Tragedi Poso dan Morowali
PALU – Aparat Polri dan TNI agar segera mengungkap dalang kelompok bersenjata terorganisasi dan profesional yang kembali berusaha merusak tatanan kehidupan dan kedamaian yang telah tercipta di tengah-tengah masyarakat Poso dan Morowali, Sulawesi Tengah (Sulteng). Melihat pada model penyerangan kelompok bersenjata yang bergerak begitu cepat, strategis, profesional termasuk logistik senjata/amunisi yang digunakan umumnya bersifat organik, tampaknya cara/model seperti itu, selama ini diketahui hanya dimiliki kalangan aparat TNI dan Polri.
Demikian kesimpulan wawancara Pembaruan dengan sejumlah pemuka Islam, Kristen, kalangan independen dan politisi di Sulteng sewaktu dihubungi secara terpisah, kemarin, menanggapi peristiwa berdarah di Poso dan Morowali.Anehnya, menurut mereka, letupan-letupan di Poso selalu terjadi pada saat operasi pemulihan keamanan Poso akan berakhir. Ini semua mengundang pertanyaan dari masyarakat di sana. Satu-satunya institusi yang bisa mengungkap secara jelas semua masalah ini hanyalah TNI dan Polri.
Yus Mangun, tokoh Islam di sana yang juga Deklarator Malino untuk Perdamaian Poso mengatakan, melihat barang bukti seperti senjata dan peluru organik yang digunakan para penyerang, semestinya aparat TNI/Polri sudah bisa mengindentifikasi siapa sesungguhnya pelaku penyerang yang terus mengakibatkan jatuhnya korban manusia dan harta benda itu.
“Pola penyerangan juga sangat terlatih, bergerak cepat dan profesional. Model penyerangan seperti ini sesungguhnya mudah dicerna (dipahami -Red) oleh aparat. Tapi kenapa para pelakunya tidak juga diungkap ataupun ditangkap,” tanya Ketua Komisi D DPRD Sulteng itu.
Ketua DPRD Sulteng Murad Nasir menambahkan, masyarakat di sini makin sulit mengerti mengapa aparat keamanan yang jumlahnya begitu banyak di lapangan tapi tak pernah menangkap para pelaku.
“Terus terang ini bukan lagi konflik antarmasyarakat. Tapi ada orang yang sengaja menciptakan konflik dan ingin membuat tatanan kedamaian di Poso rusak kembali,” katanya.

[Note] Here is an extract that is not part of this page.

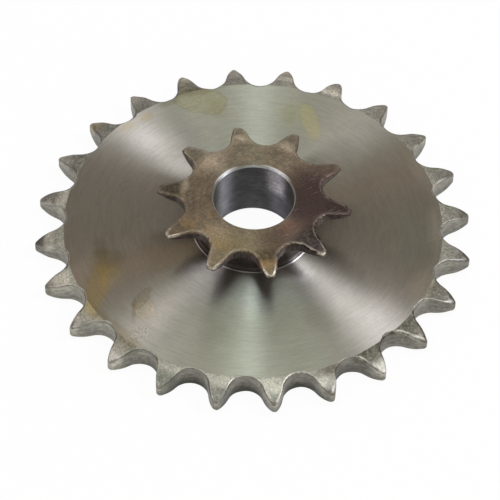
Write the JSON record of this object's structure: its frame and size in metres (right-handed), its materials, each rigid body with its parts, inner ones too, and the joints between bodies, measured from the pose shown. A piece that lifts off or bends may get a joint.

Menurut Murad, data tentang senjata organik seperti AK-47, M-16 serta peluru dengan kaliber-kaliber buatan Pindad, mestinya sudah cukup menjadi bukti awal bagi aparat keamanan di lapangan untuk mengindentifikasi kekuatan mana yang memiliki semua itu.
Deklarator Malino S Pelima yang juga tokoh Kristen di Poso berpendapat, kunci utama mengungkap penyerangan bersenjata di Poso dan Morowali saat ini hanya ada pada aparat Polri/TNI. “Aparat harus tahu hal ini dan segera mengungkapnya secara terbuka kepada publik sehingga masyarakat tidak gelisah dan terus bertanya-tanya,” tegasnya.
Sebelumnya Kepala Polda Sulteng Brigjen Polisi Taufiq Ridha mengakui, aparat intelijen Polri telah kecolongan dalam peristiwa penyerangan di Beteleme, Kabupaten Morowali. Sementara Arianto Sangadji, seorang pengamat sosial kemasyarakatan yang banyak mengikuti perkembangan Poso menduga kejadian penyerangan misterius yang mengakibatkan terus jatuhnya banyak korban di Poso, karena adanya permainan di tubuh TNI/Polri.
“Saya menduga demikian, karena terlihat dari senjata-senjata dan amunisi organik yang dipakai serta kejadian sudah berulangkali, tapi aparat tidak pernah bisa mengungkap siapa pelakunya,” kata Direktur Yayasan Tanah Merdeka (YTM) Palu itu.
Secara terpisah mantan penggagas Deklarasi Malino Hamid Awaludin saat dihubungi wartawan di Jakarta, kemarin, mengatakan, penyerangan terhadap penduduk sipil oleh sekelompok orang tidak dikenal di Sulteng bukanlah konflik antara warga Kristen dan Islam di wilayah itu. Sebab masyarakat Poso sudah hidup damai kendatipun sebelumnya dilanda konflik berkepanjangan.
“Buat saya, ini perbuatan sejumlah orang yang tidak mau melihat saudara-saudarinya hidup secara damai,” kata anggota Komisi Pemilihan Umum itu.
Menurut dia, siapa pun pelaku penembakan terhadap masyarakat sipil itu harus dinyatakan sebagai musuh kemanusiaan. Dan karena itu para pelakunya harus dikutuk.